Eventually our first collaborative family decided to move on, and so I was faced with the challenge of finding another family who was willing to commit one day a month to our old-fashioned endeavor.  The second family who joined forces with us had an 11-year-old boy.  Of course our children’s preteen enthusiasms waxed and waned but nevertheless we followed another two-year journey, this time referring to our monthly gathering in a more specifically Jewish way, Torah Study.  Now with a more mature group of three students to teach, I met with Rabbi Lippmann for some guidance before embarking on Phase II. She suggested we acknowledge the sophistication of our own children by using W. G. Plaut’s renowned The Torah: A Modern Commentary as our primary text.  Clearly the children were now ready to take the helm as teachers and Biblical provocateurs. As Jews do every fall, we started all over again with Genesis in September of 2008 with monthly readings and analyses of such stories as: Cain and Abel, The Flood, Babel, and Sodom and Gomorah. In our second year, we even began delving into Exodus.  By this time, however, our children were no longer satisfied by a purest engagement with the literature.   They demanded intense discussions around the meaning and existence of God, poignant debates about Palestinians and Jews in the Middle East and frank reflections on the role of women as depicted in this hallowed text.

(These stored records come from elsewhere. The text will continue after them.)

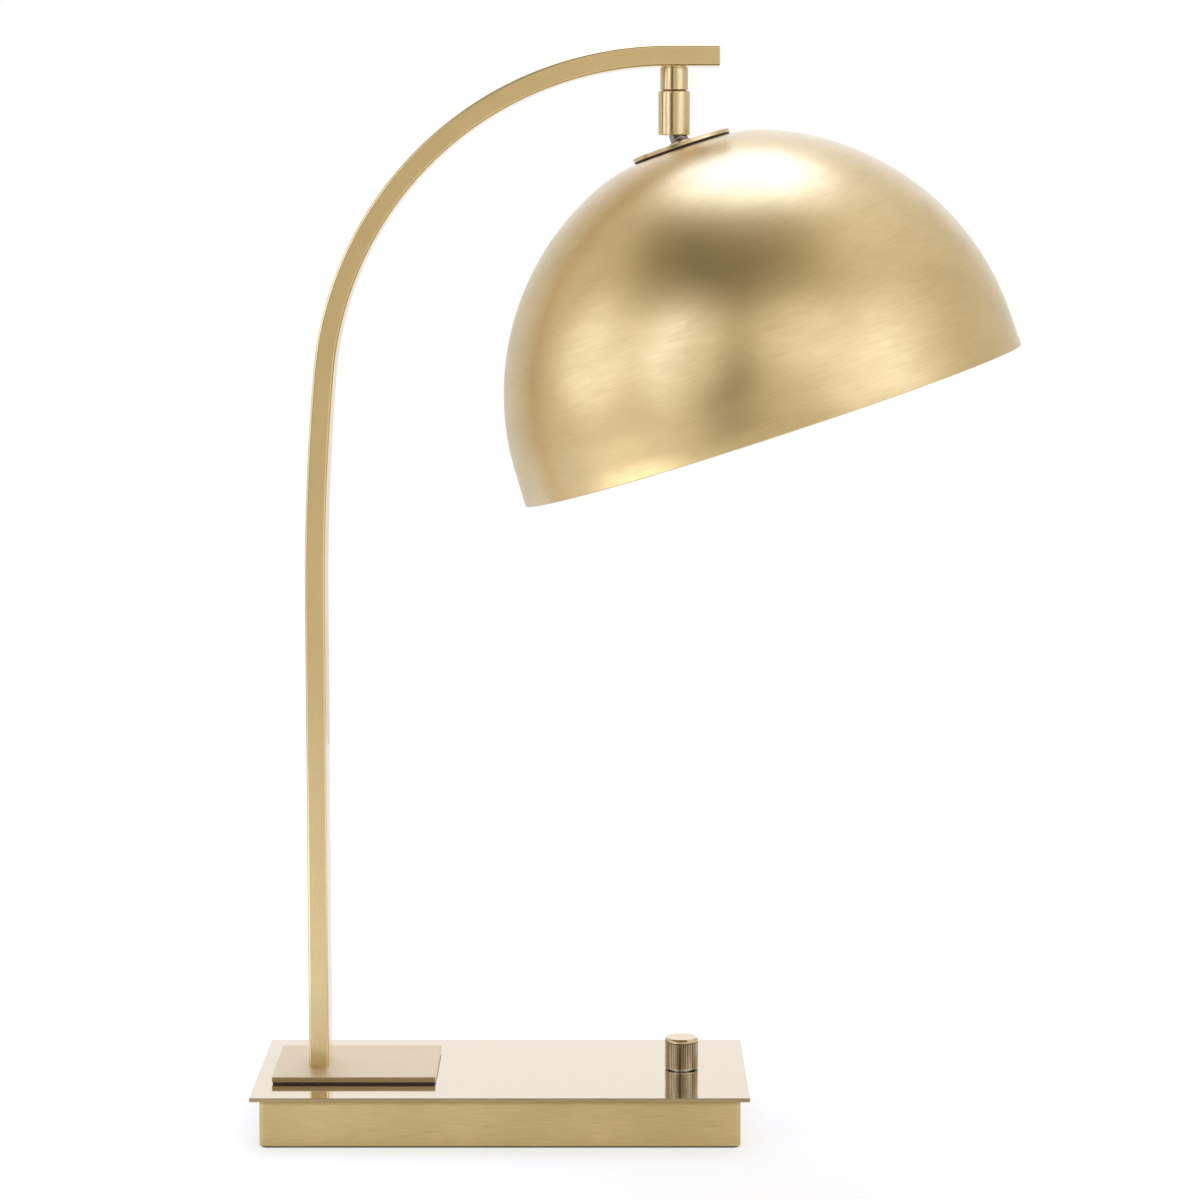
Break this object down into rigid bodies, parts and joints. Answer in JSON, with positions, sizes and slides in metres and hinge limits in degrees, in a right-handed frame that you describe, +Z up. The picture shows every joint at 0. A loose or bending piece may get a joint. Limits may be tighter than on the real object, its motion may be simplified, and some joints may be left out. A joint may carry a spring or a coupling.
{
  "type": "desk lamp",
  "caption": "Desk lamp with a weighted box base and dimmer knob, a bent flat-tube arm and a spun dome shade that turns and tilts on a ball swivel.",
  "frame": {"origin": "centre of the base's underside, on the surface that the lamp stands on", "axes": "+Z up, +X along the base from the arm towards the knob, +Y to the back, where the cord enters"},
  "size_m": [0.3923, 0.2659, 0.557],
  "materials": {
    "brushed_brass": "fine horizontal brushing, lacquered satin",
    "satin_brass_plate": "satin with a fine lengthwise brushing",
    "arm_brass": "brushed along the arm, bright edges",
    "swivel_brass": "turned, satin",
    "shade_brass": "spun, fine brushing round the dome, light patina",
    "aged_brass": "aged, polished head",
    "plain_brass": "turned, plain",
    "zinc_steel": "zinc plated",
    "bulb_cap_metal": "pressed sheet",
    "gunmetal": "blackened, satin",
    "iron": "cast, painted black",
    "black_rubber": "matt",
    "black_plastic": "moulded, matt",
    "white_plastic": "moulded, matt",
    "felt": "pressed wool felt",
    "bulb_glass": "frosted"
  },
  "bodies": {
    "base": {"base_box": "brushed_brass", "top_plate": "satin_brass_plate", "bottom_cover": "zinc_steel", "cover_blocks": "plain_brass", "cover_screws": "zinc_steel", "felt_pad": "felt", "counterweight": "iron", "weight_screws": "zinc_steel", "cord_bushing": "black_plastic", "bushing_nut": "black_plastic", "terminal_block": "white_plastic", "inner_leads": "white_plastic", "dimmer_body": "black_plastic", "dimmer_washer": "zinc_steel", "dimmer_nut": "zinc_steel", "foot_gasket": "black_rubber", "foot_plate": "satin_brass_plate", "foot_screws": "zinc_steel", "arm_screws": "zinc_steel", "arm_insert": "plain_brass", "arm_tube": "arm_brass", "arm_flex": "black_rubber", "arm_end_cap": "arm_brass", "swivel_collar": "swivel_brass", "swivel_nipple": "zinc_steel", "nipple_nut": "zinc_steel", "friction_washer": "black_plastic"},
    "knob": {"dimmer_knob": "aged_brass", "dimmer_shaft": "zinc_steel"},
    "swivel": {"swivel_housing": "swivel_brass", "housing_cap": "plain_brass", "ball_seat": "white_plastic", "seat_spring": "zinc_steel"},
    "shade_body": {"swivel_ball": "gunmetal", "stem_ring": "swivel_brass", "crown_plate": "swivel_brass", "crown_gasket": "black_rubber", "shade": "shade_brass", "crown_washer": "zinc_steel", "crown_nut": "zinc_steel", "holder_cap": "plain_brass", "holder_shell": "plain_brass", "holder_insulator": "white_plastic", "screw_shell": "zinc_steel", "centre_contact": "plain_brass", "holder_flex": "black_rubber", "bulb_cap": "bulb_cap_metal", "bulb_glass": "bulb_glass"}
  },
  "joints": [
    {"name": "knob_turn", "type": "hinge", "parent": "base", "child": "knob", "pos_m": [0.0936, 0, 0.0276], "axis": [0, 0, 1], "range_deg": [-280, 0]},
    {"name": "swivel_turn", "type": "hinge", "parent": "base", "child": "swivel", "pos_m": [0.0886, 0, 0.5346], "axis": [0, 0, 1], "range_deg": [-135, 145]},
    {"name": "shade_tilt", "type": "hinge", "parent": "swivel", "child": "shade_body", "pos_m": [0.0886, 0, 0.518], "axis": [0.0941, 0.9956, 0], "range_deg": [-2.5, 33]}
  ]
}
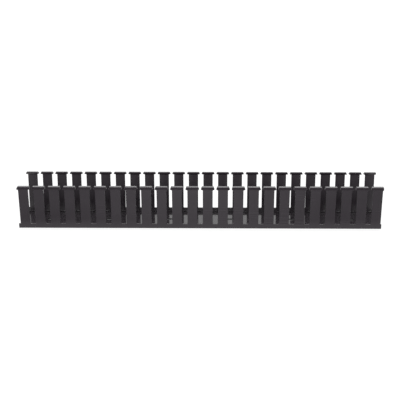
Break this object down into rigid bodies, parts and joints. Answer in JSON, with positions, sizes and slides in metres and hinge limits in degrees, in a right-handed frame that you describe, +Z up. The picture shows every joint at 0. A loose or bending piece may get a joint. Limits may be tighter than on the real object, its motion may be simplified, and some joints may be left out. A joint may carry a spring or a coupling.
{
  "type": "slotted wire duct",
  "caption": "Straight open-top wiring duct with fingered side walls, barbed finger heads that hold wires in and take a clip-on cover, and slotted screw holes in its base.",
  "frame": {"origin": "middle of the duct's length and width, on the underside of the base", "axes": "+X along the duct, +Y across it from wall to wall, +Z up out of the open top"},
  "size_m": [0.2978, 0.0446, 0.0363],
  "materials": {
    "duct": "extruded satin black rigid PVC"
  },
  "bodies": {
    "root": {"duct": "duct"}
  },
  "joints": []
}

In 2010, we embarked on Phase III of our study.  It was a unanimous decision to put the bible to the side for a while and to engage with Judaism in a more creative and personal way.  Together with our daughters (now 13 and 15) and a family with two boys ages 9 and 12, we created Rabbis of the Roundtable (named for the shape of our dining room tables).  Each month we engage with some sort of reading that sparks a conversation. Our list of texts has included: “A Yom Kippor Scandel” by Sholem Aleeichem, “The Jewbird” Bernard Malamud; Maus by Art Speigelman, “The Boy in the Bubble” song by Paul Simon, “Conversion of the Jews” by Phllip Roth, “New York Filmmaker” by Ken Jacobs, “Address Unkown” by Katherine Kressman Taylor, “ Long to See My Mother in the Doorway” by Grace Paley, “The Plagues” by Moacyr Scliear, “King of the Jews” a film by Jay Rosenblatt, “World of our Fathers” by Irving Howe, The Boy in the Striped Pajamas by John Boyne, “Bontsha the Silent” by I.L. Peretz.  Last month my daughter Maya was Rabbi so she decided that she wanted to take us out of the house to visit the permanent collection of Judaica at the Jewish Museum.  Honestly, she had never even seen this collection before, so she researched some of the themes (both theoretical and religious) that had inspired the curators in order to lead us through the exhibit with issues to contemplate.  As we gazed at the vitrines full of mazuzahs and menorahs as well as the more contemporary canvases on the walls, she asked us to ponder the artists’ intentions and the relationship of the objects to our sense of the visual in Jewish culture. Surrounded by these art works and artifacts, four adults and three children stood listening to Maya explore her own relationship to Judaism.  I thought about the years we have spent in conversation about our shared culture and faith.  It is not the answers we have found together that are so important but rather the questions we continue to confront.